Le second argument est fondé sur des erreurs d’évaluation.

Tout d’abord, une première erreur est relevée sur une hiérarchie de titrage jugée non conforme :

« Ainsi, pour le rapport public annuel 2019, le plus récemment mis en ligne lors de l’audit, le critère 9.1.2 relatif à la pertinence de la hiérarchie des titres n’est absolument pas respecté puisque la hiérarchie commence avec un titre h2 suivi d’un titre h1. Ce défaut se retrouve sur d’autres pages. »

S’il est naturellement possible de relever des problèmes liés à la hiérarchie du titrage, il faut noter que le RGAA 3 2017 ne réclamait pas que la hiérarchie du titrage commence par un titre de niveau 1. Le choix qui a été fait dans l’exemple relevé consiste à utiliser un titre de niveau 1 pour le titre le plus important de la page, ce qui est parfaitement conforme avec le RGAA.

La seconde erreur relevée concerne ensuite un problème de contraste qui est avéré, mais qui concerne une page qui ne fait pas partie de l’échantillon. L’auteur justifie de relever cette non-conformité au prétexte que cette page aurait dû faire partie de l’échantillon sans toutefois le justifier.

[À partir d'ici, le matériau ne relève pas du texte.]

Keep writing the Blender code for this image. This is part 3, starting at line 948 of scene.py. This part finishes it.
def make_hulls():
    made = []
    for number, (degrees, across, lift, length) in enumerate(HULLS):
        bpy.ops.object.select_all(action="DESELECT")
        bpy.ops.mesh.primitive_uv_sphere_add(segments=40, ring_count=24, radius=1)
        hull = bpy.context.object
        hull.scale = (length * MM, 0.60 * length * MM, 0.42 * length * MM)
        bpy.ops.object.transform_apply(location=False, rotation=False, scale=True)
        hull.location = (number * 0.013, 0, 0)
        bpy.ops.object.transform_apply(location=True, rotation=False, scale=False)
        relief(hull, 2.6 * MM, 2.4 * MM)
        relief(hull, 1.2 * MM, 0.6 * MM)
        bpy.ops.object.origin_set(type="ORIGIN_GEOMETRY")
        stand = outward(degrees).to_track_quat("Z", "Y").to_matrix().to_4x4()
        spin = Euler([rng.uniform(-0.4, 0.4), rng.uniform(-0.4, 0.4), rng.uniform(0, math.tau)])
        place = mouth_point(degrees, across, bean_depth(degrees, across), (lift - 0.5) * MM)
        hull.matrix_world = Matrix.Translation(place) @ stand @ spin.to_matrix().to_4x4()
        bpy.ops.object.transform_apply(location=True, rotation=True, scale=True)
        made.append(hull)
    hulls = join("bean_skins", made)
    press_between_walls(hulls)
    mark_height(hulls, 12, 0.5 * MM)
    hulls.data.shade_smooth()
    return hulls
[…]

Dans les deux cas, les contestations ne sont pas recevables : en effet, la première n’est pas une non-conformité au RGAA. Quant à la seconde, elle est motivée par un avis sur l’échantillonnage qui est très discutable.

En conséquence, nous confirmons que toutes les données dans les différents documents du processus de labellisation sont exactes et nous ne voyons aucune raison recevable pour considérer qu’il y a eu défaillance de l’auditeur ou de l’auditrice.

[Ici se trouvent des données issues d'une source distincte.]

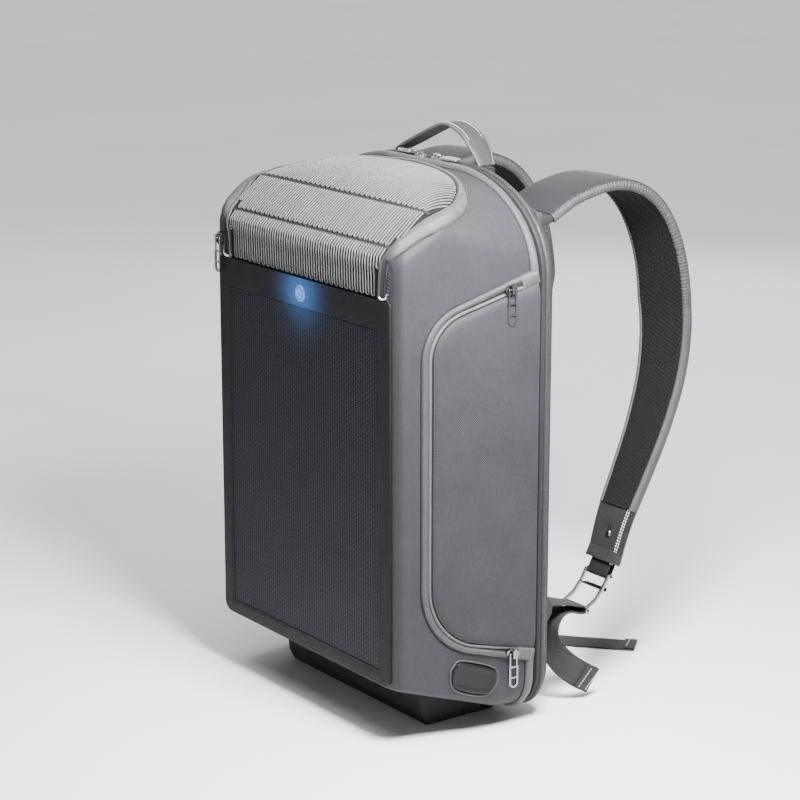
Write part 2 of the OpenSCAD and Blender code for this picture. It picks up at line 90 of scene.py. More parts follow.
DOOR_LOW, DOOR_HIGH = 71, 392
DOOR_FRONT, DOOR_REAR = 34, 134
DOOR_R_TOP, DOOR_R_LOW = 38, 56
DOOR_SLANT, DOOR_LOW_SLANT = math.radians(16.5), math.radians(14)
PORT = (75, 54)  # middle of the charging port on the side plane
PORT_TILT = math.radians(-20)

# The flap's ribbed panel ends along the first line, and the rolled gusset round it along the second:
# width, depth and height, from the front's lower end to the middle of the rear.
PANEL_EDGE = [(112, 2.5, 386), (113, 2.5, 404), (116, 2.5, 418), (120, 9, 429), (123, 22, 439),
              (127, 36, 450), (126, 53, 455), (120, 69, 458), (110, 81, 461), (95, 95, 465),
              (72, 107, 469), (40, 116, 471), (0, 121, 472)]
GUSSET_EDGE = [(122, 2.5, 386), (122, 2.5, 404), (125, 3, 417), (134, 9, 427), (139, 26, 438),
               (140, 42, 443), (136, 61, 448), (125, 81, 455), (103, 98, 463), (77, 111, 469),
               (42, 122, 472), (0, 128, 474)]

# Depth and height of the shoulder strap's middle line, as in the CAD model
STRAP_PATH = [(172, 438), (200, 452), (240, 460), (272, 454), (298, 435), (317, 404), (328, 366),
              (331, 325), (322, 280), (302, 235), (277, 193), (255, 158), (238, 122)]
PATCH_TOP = 166
LOCK_PATH = [(234, 112), (227, 101), (219, 92), (207, 85)]
LOCK_X, LOCK_HALF_W = 125, 16
HANDLE_PATH = [(-59, 477.5), (-46, 483.5), (-27, 492), (-5, 501.5), (9, 506.5), (20, 507),
               (32, 504), (44, 497.5), (55, 486), (61, 476)]
HANDLE_DEPTH = 152
WEBBING_W, WEBBING_T = 25, 1.6
WEB_STEPS = 7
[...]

Utilisation d’un « mauvais » modèle de grille d’évaluation de la conformité

Enfin, à trois reprises l’auteur met en avant le fait que les grilles d’évaluation utilisées pour les opérations de contrôles des critères seraient basées sur un mauvais modèle de grille.

Il note, en se référant sans doute aux dates de création des fichiers, que ces modèles seraient des modèles utilisés pour le RGAA 3 et mis à jour pour le RGAA 4.

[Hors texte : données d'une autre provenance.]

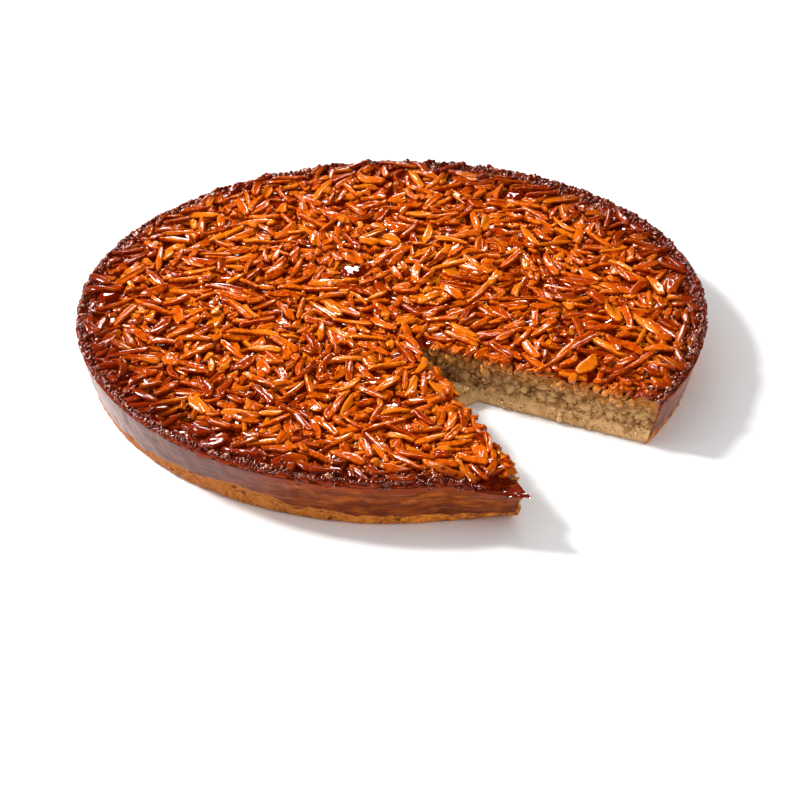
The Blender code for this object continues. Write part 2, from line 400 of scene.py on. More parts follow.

Ce qui est factuellement exact.

Utiliser un modèle de grille mis à jour pour le RGAA 4 n’a aucune conséquence sur l’application technique des critères et sur la saisie de leurs statuts, qui sont identiques entre les versions 3 2017 et 4 du RGAA.

L’auteur note ensuite que le modèle de grille utilisée ne comprendrait pas les mentions relatives aux statuts, notamment pour le statut « NA » :

« NA : NON APPLICABLE. Ou bien aucun élément dans la page ne concerne le critère, ou bien le seul contenu qui concerne le critère est exempté, ou bien le seul contenu qui concerne le critère est soumis à dérogation et il propose une alternative numérique accessible. »

Ce qui est factuellement exact.

Néanmoins, il faut noter à ce sujet que les documents mis en ligne par la Dinum dans le « kit d’audit » officiel le sont à titre de ressources, mais n’ont aucune valeur normative. Par ailleurs, leur utilisation n’est pas obligatoire. De plus, il n’existe aucune directive quant à la documentation technique d’un audit.

La seule exigence concerne le modèle de déclaration d’accessibilité. Les rapports d’audit, grilles de relevé ou tout autre document technique ne font l’objet d’aucune obligation déclarative.

Il n’y a donc pas de « bon » ou de « mauvais » modèle de grille de relevé : c’est un document de travail essentiellement destiné à faciliter la réalisation d’un audit.

Ainsi, nous ne comprenons pas en quoi l’absence de ces mentions sur les grilles de relevés utilisées pourrait avoir une quelconque conséquence sur l’application technique de l’audit, qui n’est encadré que par les différentes dispositions du RGAA.

Conclusion

L’article « Petits et gros arrangements avec le RGAA — des audits de conformité difficiles à obtenir et bien peu conformes » publié par le Certam aborde quatre problèmes relevés lors des opérations d’analyse et de vérification menées par son auteur : les exemptions, les dérogations pour charge disproportionnée, les erreurs d’évaluation conduisant à des taux de conformité jugés surévalués ainsi que l’utilisation d’un « mauvais » modèle de grille de relevé.

L’auteur de l’article conclut que ces quatre problèmes ont conduit à des audits systématiquement erronés et, pour un cas au moins, qu’il pourrait s’agir d’une volonté délibérée de s’affranchir du cadre réglementaire.

Toutefois, nous avons démontré que la plupart des arguments utilisés à l’appui des affirmations de l’auteur sont soit infondés, soit le résultat d’une interprétation personnelle du cadre réglementaire, soit encore de mauvaises compréhensions.

Nous confirmons donc l’exactitude de toutes les informations contenues dans les documents associés aux audits et ne voyons aucune raison de les modifier ou de considérer qu’elles seraient la démonstration d’une application erronée du RGAA.

En outre, nous considérons que les opérations de correction des grilles de relevés sont fondées sur des erreurs d’interprétation et qu’en conséquence les taux de conformité recalculés sont erronés.

Enfin, nous affirmons que les expert·es mis en cause, parfois gravement, ont toutes et tous réalisé leur travail avec probité et professionnalisme.

Au-delà de ce constat, nous ne pouvons que regretter la démarche employée qui se révèle être exclusivement à charge.

En particulier, nous ne comprenons pas pourquoi, au vu de l’importance des accusations portées, l’auteur n’a pas tenté de nous contacter pour obtenir des explications.

Ces explications auraient été faciles à obtenir et lui auraient sans doute permis de mieux comprendre le contexte de chaque audit et d’éviter de fonder ses opinions, affirmations et accusations principalement sur des erreurs d’interprétation.